## MATERIAL

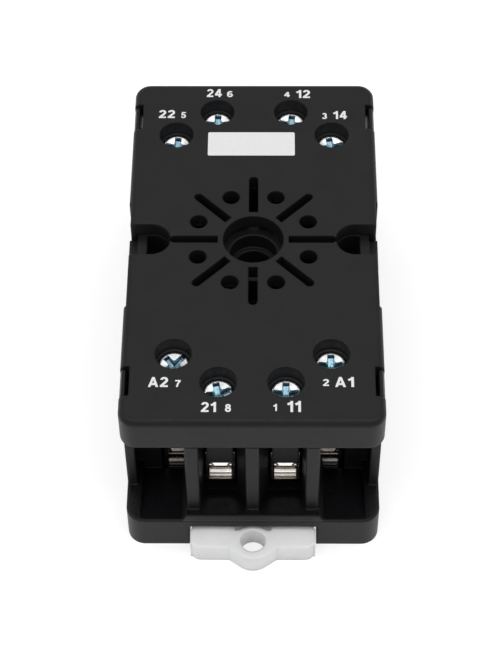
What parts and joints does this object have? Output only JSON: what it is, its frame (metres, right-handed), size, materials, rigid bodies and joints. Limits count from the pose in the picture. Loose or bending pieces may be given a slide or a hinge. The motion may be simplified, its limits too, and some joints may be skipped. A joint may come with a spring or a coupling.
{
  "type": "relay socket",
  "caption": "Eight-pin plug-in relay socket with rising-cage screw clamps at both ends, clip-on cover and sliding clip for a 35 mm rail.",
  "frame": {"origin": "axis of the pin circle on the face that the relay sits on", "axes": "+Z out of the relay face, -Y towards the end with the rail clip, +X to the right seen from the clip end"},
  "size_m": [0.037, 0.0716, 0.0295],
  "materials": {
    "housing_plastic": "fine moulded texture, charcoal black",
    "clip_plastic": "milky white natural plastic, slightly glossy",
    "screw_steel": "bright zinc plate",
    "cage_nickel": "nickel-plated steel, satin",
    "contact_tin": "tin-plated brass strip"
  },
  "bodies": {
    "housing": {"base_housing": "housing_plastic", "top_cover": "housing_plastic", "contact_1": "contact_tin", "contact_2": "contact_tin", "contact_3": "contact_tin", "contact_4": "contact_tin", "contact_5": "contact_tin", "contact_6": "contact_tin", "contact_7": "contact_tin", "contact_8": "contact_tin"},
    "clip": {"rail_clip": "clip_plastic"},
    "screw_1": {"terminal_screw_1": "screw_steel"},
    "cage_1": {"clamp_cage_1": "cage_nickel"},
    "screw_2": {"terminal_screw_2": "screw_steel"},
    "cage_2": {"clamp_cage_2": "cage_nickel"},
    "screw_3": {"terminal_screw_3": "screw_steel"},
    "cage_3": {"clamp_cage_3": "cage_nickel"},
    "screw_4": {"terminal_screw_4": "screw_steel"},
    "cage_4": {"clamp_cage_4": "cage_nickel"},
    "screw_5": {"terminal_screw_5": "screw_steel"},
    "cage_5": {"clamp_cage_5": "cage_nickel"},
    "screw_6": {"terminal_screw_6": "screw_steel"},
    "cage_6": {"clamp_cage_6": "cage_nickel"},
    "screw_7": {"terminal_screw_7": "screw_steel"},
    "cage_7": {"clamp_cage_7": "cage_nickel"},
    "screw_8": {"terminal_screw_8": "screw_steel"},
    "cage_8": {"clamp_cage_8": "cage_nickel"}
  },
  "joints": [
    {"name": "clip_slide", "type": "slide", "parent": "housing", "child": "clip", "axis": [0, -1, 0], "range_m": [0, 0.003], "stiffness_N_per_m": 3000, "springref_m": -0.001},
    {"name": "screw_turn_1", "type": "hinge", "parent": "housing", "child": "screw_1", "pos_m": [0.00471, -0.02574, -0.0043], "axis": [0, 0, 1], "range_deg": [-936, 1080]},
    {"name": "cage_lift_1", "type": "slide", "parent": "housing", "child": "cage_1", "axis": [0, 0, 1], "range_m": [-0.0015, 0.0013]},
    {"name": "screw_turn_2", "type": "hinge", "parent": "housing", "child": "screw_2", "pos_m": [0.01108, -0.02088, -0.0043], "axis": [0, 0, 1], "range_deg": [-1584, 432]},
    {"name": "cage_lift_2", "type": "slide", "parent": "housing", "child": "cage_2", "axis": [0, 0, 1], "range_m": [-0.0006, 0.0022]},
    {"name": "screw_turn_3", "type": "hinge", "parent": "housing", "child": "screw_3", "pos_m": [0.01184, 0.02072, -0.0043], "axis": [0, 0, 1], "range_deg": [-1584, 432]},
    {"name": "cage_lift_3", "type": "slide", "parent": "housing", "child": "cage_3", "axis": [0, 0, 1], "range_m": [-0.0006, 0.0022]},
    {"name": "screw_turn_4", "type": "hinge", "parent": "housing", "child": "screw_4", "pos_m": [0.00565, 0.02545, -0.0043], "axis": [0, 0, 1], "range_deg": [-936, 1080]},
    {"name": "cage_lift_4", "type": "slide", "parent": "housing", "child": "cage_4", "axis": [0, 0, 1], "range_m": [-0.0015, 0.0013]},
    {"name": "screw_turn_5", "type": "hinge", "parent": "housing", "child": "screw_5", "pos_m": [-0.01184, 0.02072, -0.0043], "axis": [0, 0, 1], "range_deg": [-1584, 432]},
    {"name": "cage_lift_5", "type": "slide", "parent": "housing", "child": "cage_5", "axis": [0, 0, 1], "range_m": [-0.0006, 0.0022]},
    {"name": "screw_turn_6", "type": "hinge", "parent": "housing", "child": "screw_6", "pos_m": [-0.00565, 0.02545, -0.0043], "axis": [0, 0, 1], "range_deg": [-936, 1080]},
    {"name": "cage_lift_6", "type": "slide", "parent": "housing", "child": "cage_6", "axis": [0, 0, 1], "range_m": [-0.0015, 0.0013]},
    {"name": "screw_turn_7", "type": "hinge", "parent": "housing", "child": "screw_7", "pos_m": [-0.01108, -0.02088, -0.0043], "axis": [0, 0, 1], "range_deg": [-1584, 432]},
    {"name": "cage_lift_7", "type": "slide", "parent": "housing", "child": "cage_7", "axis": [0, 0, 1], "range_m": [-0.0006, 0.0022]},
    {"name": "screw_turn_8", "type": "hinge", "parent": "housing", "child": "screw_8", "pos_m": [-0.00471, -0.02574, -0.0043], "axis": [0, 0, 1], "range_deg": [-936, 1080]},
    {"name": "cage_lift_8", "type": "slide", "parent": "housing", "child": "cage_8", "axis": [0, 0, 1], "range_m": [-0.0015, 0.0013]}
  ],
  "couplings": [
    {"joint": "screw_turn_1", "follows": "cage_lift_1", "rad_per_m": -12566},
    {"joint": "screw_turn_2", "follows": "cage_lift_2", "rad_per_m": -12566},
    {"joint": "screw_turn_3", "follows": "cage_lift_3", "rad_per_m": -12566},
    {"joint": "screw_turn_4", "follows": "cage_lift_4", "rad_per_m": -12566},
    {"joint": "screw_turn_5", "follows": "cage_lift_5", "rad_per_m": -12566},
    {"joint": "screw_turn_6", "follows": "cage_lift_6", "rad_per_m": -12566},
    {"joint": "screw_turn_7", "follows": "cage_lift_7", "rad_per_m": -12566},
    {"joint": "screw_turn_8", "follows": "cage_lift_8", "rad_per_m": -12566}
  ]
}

## TASK OBJECTIVE
Write out the listing once more, matching it exactly.

## COMPLETED TASK
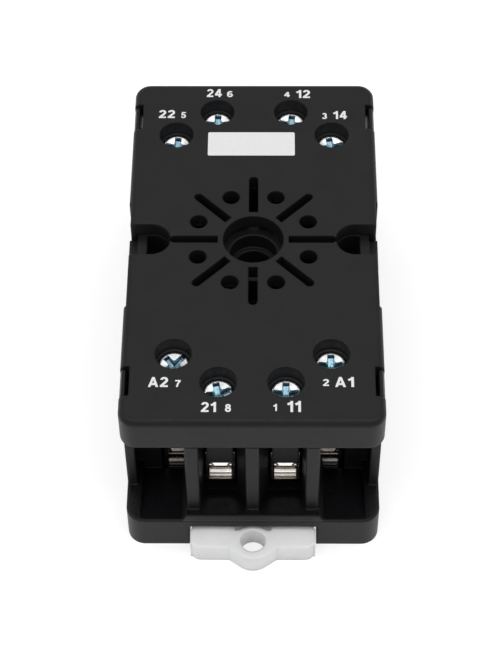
What parts and joints does this object have? Output only JSON: what it is, its frame (metres, right-handed), size, materials, rigid bodies and joints. Limits count from the pose in the picture. Loose or bending pieces may be given a slide or a hinge. The motion may be simplified, its limits too, and some joints may be skipped. A joint may come with a spring or a coupling.
{
  "type": "relay socket",
  "caption": "Eight-pin plug-in relay socket with rising-cage screw clamps at both ends, clip-on cover and sliding clip for a 35 mm rail.",
  "frame": {"origin": "axis of the pin circle on the face that the relay sits on", "axes": "+Z out of the relay face, -Y towards the end with the rail clip, +X to the right seen from the clip end"},
  "size_m": [0.037, 0.0716, 0.0295],
  "materials": {
    "housing_plastic": "fine moulded texture, charcoal black",
    "clip_plastic": "milky white natural plastic, slightly glossy",
    "screw_steel": "bright zinc plate",
    "cage_nickel": "nickel-plated steel, satin",
    "contact_tin": "tin-plated brass strip"
  },
  "bodies": {
    "housing": {"base_housing": "housing_plastic", "top_cover": "housing_plastic", "contact_1": "contact_tin", "contact_2": "contact_tin", "contact_3": "contact_tin", "contact_4": "contact_tin", "contact_5": "contact_tin", "contact_6": "contact_tin", "contact_7": "contact_tin", "contact_8": "contact_tin"},
    "clip": {"rail_clip": "clip_plastic"},
    "screw_1": {"terminal_screw_1": "screw_steel"},
    "cage_1": {"clamp_cage_1": "cage_nickel"},
    "screw_2": {"terminal_screw_2": "screw_steel"},
    "cage_2": {"clamp_cage_2": "cage_nickel"},
    "screw_3": {"terminal_screw_3": "screw_steel"},
    "cage_3": {"clamp_cage_3": "cage_nickel"},
    "screw_4": {"terminal_screw_4": "screw_steel"},
    "cage_4": {"clamp_cage_4": "cage_nickel"},
    "screw_5": {"terminal_screw_5": "screw_steel"},
    "cage_5": {"clamp_cage_5": "cage_nickel"},
    "screw_6": {"terminal_screw_6": "screw_steel"},
    "cage_6": {"clamp_cage_6": "cage_nickel"},
    "screw_7": {"terminal_screw_7": "screw_steel"},
    "cage_7": {"clamp_cage_7": "cage_nickel"},
    "screw_8": {"terminal_screw_8": "screw_steel"},
    "cage_8": {"clamp_cage_8": "cage_nickel"}
  },
  "joints": [
    {"name": "clip_slide", "type": "slide", "parent": "housing", "child": "clip", "axis": [0, -1, 0], "range_m": [0, 0.003], "stiffness_N_per_m": 3000, "springref_m": -0.001},
    {"name": "screw_turn_1", "type": "hinge", "parent": "housing", "child": "screw_1", "pos_m": [0.00471, -0.02574, -0.0043], "axis": [0, 0, 1], "range_deg": [-936, 1080]},
    {"name": "cage_lift_1", "type": "slide", "parent": "housing", "child": "cage_1", "axis": [0, 0, 1], "range_m": [-0.0015, 0.0013]},
    {"name": "screw_turn_2", "type": "hinge", "parent": "housing", "child": "screw_2", "pos_m": [0.01108, -0.02088, -0.0043], "axis": [0, 0, 1], "range_deg": [-1584, 432]},
    {"name": "cage_lift_2", "type": "slide", "parent": "housing", "child": "cage_2", "axis": [0, 0, 1], "range_m": [-0.0006, 0.0022]},
    {"name": "screw_turn_3", "type": "hinge", "parent": "housing", "child": "screw_3", "pos_m": [0.01184, 0.02072, -0.0043], "axis": [0, 0, 1], "range_deg": [-1584, 432]},
    {"name": "cage_lift_3", "type": "slide", "parent": "housing", "child": "cage_3", "axis": [0, 0, 1], "range_m": [-0.0006, 0.0022]},
    {"name": "screw_turn_4", "type": "hinge", "parent": "housing", "child": "screw_4", "pos_m": [0.00565, 0.02545, -0.0043], "axis": [0, 0, 1], "range_deg": [-936, 1080]},
    {"name": "cage_lift_4", "type": "slide", "parent": "housing", "child": "cage_4", "axis": [0, 0, 1], "range_m": [-0.0015, 0.0013]},
    {"name": "screw_turn_5", "type": "hinge", "parent": "housing", "child": "screw_5", "pos_m": [-0.01184, 0.02072, -0.0043], "axis": [0, 0, 1], "range_deg": [-1584, 432]},
    {"name": "cage_lift_5", "type": "slide", "parent": "housing", "child": "cage_5", "axis": [0, 0, 1], "range_m": [-0.0006, 0.0022]},
    {"name": "screw_turn_6", "type": "hinge", "parent": "housing", "child": "screw_6", "pos_m": [-0.00565, 0.02545, -0.0043], "axis": [0, 0, 1], "range_deg": [-936, 1080]},
    {"name": "cage_lift_6", "type": "slide", "parent": "housing", "child": "cage_6", "axis": [0, 0, 1], "range_m": [-0.0015, 0.0013]},
    {"name": "screw_turn_7", "type": "hinge", "parent": "housing", "child": "screw_7", "pos_m": [-0.01108, -0.02088, -0.0043], "axis": [0, 0, 1], "range_deg": [-1584, 432]},
    {"name": "cage_lift_7", "type": "slide", "parent": "housing", "child": "cage_7", "axis": [0, 0, 1], "range_m": [-0.0006, 0.0022]},
    {"name": "screw_turn_8", "type": "hinge", "parent": "housing", "child": "screw_8", "pos_m": [-0.00471, -0.02574, -0.0043], "axis": [0, 0, 1], "range_deg": [-936, 1080]},
    {"name": "cage_lift_8", "type": "slide", "parent": "housing", "child": "cage_8", "axis": [0, 0, 1], "range_m": [-0.0015, 0.0013]}
  ],
  "couplings": [
    {"joint": "screw_turn_1", "follows": "cage_lift_1", "rad_per_m": -12566},
    {"joint": "screw_turn_2", "follows": "cage_lift_2", "rad_per_m": -12566},
    {"joint": "screw_turn_3", "follows": "cage_lift_3", "rad_per_m": -12566},
    {"joint": "screw_turn_4", "follows": "cage_lift_4", "rad_per_m": -12566},
    {"joint": "screw_turn_5", "follows": "cage_lift_5", "rad_per_m": -12566},
    {"joint": "screw_turn_6", "follows": "cage_lift_6", "rad_per_m": -12566},
    {"joint": "screw_turn_7", "follows": "cage_lift_7", "rad_per_m": -12566},
    {"joint": "screw_turn_8", "follows": "cage_lift_8", "rad_per_m": -12566}
  ]
}